Shah, J. - (1.)This is an application filed by a tenant against the landlord-respondents challenging the order passed by the Maharashtra Revenue Tribunal in revision against the order passed by the Sub-Divisional Officer who, in his turn, reversed the decision of the Naib Tahsildar in an application made by the landlords for possession of the land in question on the ground of personal bona fide cultivation. The landlords before making the application to the Naib Tahsildar, gave notice to the tenant on 26th March, 1959, under Section 39 (I) of the Bombay Tenancy and Agricultural Lands (Vidara-bha Region and Kutch Area) Act, 1958 (hereinafter referred to as the Tenancy Act).
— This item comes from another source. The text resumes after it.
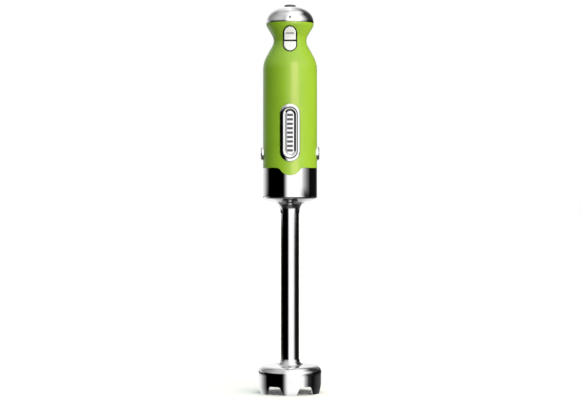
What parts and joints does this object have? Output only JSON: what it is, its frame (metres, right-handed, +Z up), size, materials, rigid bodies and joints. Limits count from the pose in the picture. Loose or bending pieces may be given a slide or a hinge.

Thereafter, an application for possession of the land was made to the Naib Tahsildar under Section 36 of the Tenancy Act on 23-7-1959. This application was resisted by the tenant on several grounds. The Naib Tahsildar, however, allowed the landlord's application on 22nd of March 1960 and ordered the tenant to deliver possession to the landlords. As against this order the tenant took an appeal to the Sub-Divisional Officer who, after considering the evidence recorded in the case and having dus regard to the arguments advanced on both the sides, reversed the decision of the Naib Tahsildar on all the counts and dismissed the landlords' application on 19th July, 1960. The landlords' being aggrieved by the decision of the Sub-Divisional Officer, filed a revision application before the Maharashtra Revenue Tribunal and that application was allowed by the Tribunal on 18-2-1961 and the landlords, accordingly, became entitled to recover possession of the land from the tenant. Following upon this decision of the Tribunal, the tenant filed the present petition in this Court under Articles 226 and 227 of the Constitution and challenged the validity of the order o the Tribunal.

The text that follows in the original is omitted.